La historia que mejor explica
el gobierno de Obama era una que contaba el gran Gila, sobre dos desconocidos
que se encontraban paseando por la calle y uno le decía de repente al otro:
–Usted es negro.
–No.
–Usted es negro.
–Que no.
–Usted es negro.
–Yo que voy a ser negro.
–Que usted es negro.
–Déjeme en paz, por Dios.
–Pero usted es negro.
–De acuerdo, usted gana. Soy
negro.
–¡Coño, no lo parece!
Efectivamente, no lo parece.
Todavía hay ilusos que piensan que todo iba a cambiar en Estados Unidos únicamente
por el hecho de sentar a un negro en la silla del presidente. Para
desilusionarlos, ahí sigue la misma política exterior de siempre, ahí siguen
los negros inocentes muertos a balazos por la policía y ahí sigue Guantánamo.
Es extraño que pensaran que algo sería distinto en ese curioso país defensor de
las libertades que se construyó asentado sobre dos pilares básicos: la
esclavitud y el genocidio de las tribus indias. Es cierto que muchas otras
civilizaciones han prosperado gracias a la esclavitud y al genocidio, pero no
después de la Declaración Universal de los Derechos Humanos; un documento que
es la base de la constitución estadounidense y con el que sus políticos se
limpian puntualmente el culo. Más extraño todavía es que pensaran que la
elección democrática de un moreno hawaiano iba a suponer el fin del racismo,
cuando ni siquiera la abolición de la esclavitud (la gran coartada moral para
masacrar la escisión de los estados sureños) significó gran cosa en la
práctica. Es que hay gente que no se entera de que la Casa Blanca se apellida
blanca por algo.
Gila era tan bueno que hacía
los chistes con décadas de adelanto, incluso los profetizaba en otra cultura y
en otro continente. Si la muerte de Michael Brown sigue siendo noticia no lo es
porque un botarate uniformado lo asesinase a tiros, sino porque su ciudad
natal, Ferguson, se ha levantado harta de la indecencia y la impunidad del
jurado que lo ha declarado inocente. “Volvería a hacerlo” ha confesado Darren
Wilson, algo de lo que no nos cabe duda alguna. ¿Por qué? Porque puede, porque
era negro y pobre, y ametrallar a un negro pobre en los Estados Unidos sale
gratis. Brown (qué terrible apellido) no es el primer negro ni el segundo que
tiene la mala suerte de tropezar con el policía equivocado. A esta extendida
costumbre del tiro al negro le dedicó Bruce Springsteen una canción,American
Skin (41 Shots), que narraba el homicidio de Amadou Diallo a manos de una
brigada policial cuando al pobre hombre se le ocurrió la infeliz idea de ir a
echar mano de la cartera para sacar su documentación. Lo acribillaron vivo, 41
disparos, como reza el subtítulo de la canción, de los cuales lo alcanzaron 19.

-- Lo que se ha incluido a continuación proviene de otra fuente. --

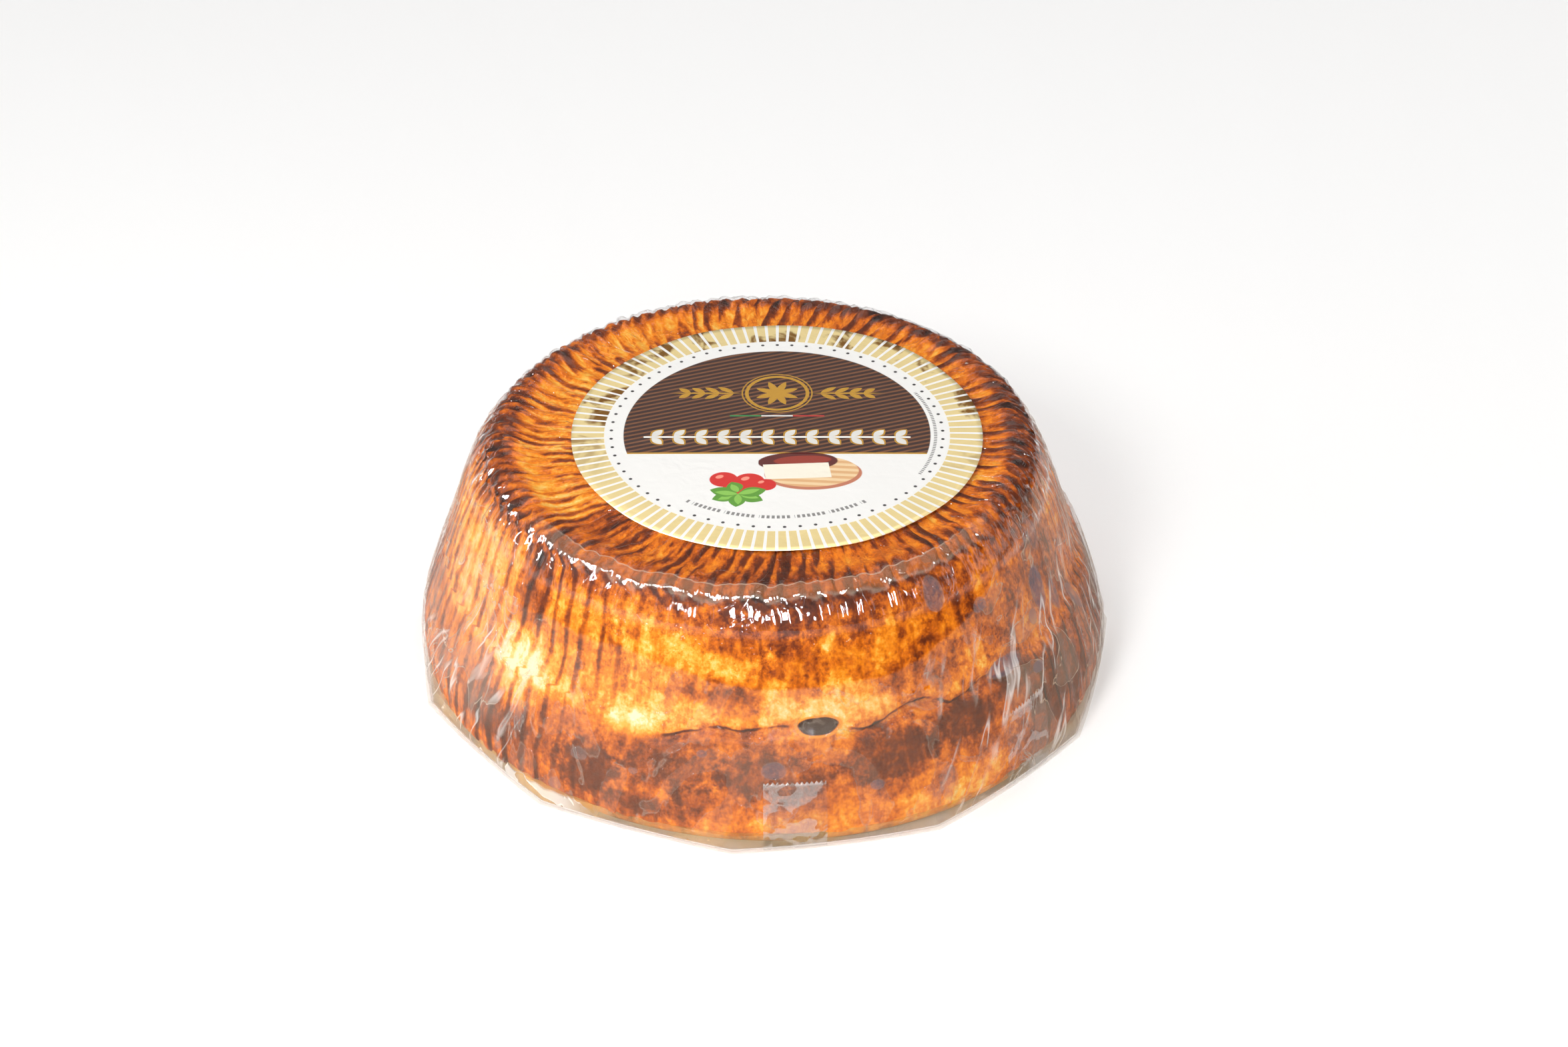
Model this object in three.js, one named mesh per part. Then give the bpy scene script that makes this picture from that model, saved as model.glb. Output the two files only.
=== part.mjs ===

A los agentes por poco les dan una medalla.
Hace apenas unas semanas se
hizo público que el FBI estuvo implicado en el asesinato de Martin Luther King
(como si no lo supiéramos) y la noticia tuvo menos repercusión que cuando a
Janet Jackson se le escapó una teta en un concierto televisado. Sé que hay
muchos lectores políticamente correctos y de buen corazón a los que quizá les
ha molestado mi coloreada adjetivación: “moreno”, “negro” en lugar de
“afroamericano”. Lo sé, son más o menos los mismos que se echan las manos a la
cabeza cuando un alma bendita como Mariló Montero habla de los “negritos”, pero
que apenas se sorprenden cuando un policía homicida sale a hombros de un
juzgado sólo porque la piel de la víctima ya era una sospecha y una prueba.
También están los que se extrañan de que una muchedumbre entera tome una ciudad
y se ponga a incendiar calles, tiendas y automóviles, en lugar de quedarse
tranquilamente en casa, como el Tío Tom que se sienta en el trono de Lincoln.
Disculpen el humor negro pero es que hoy no me salía de otro color.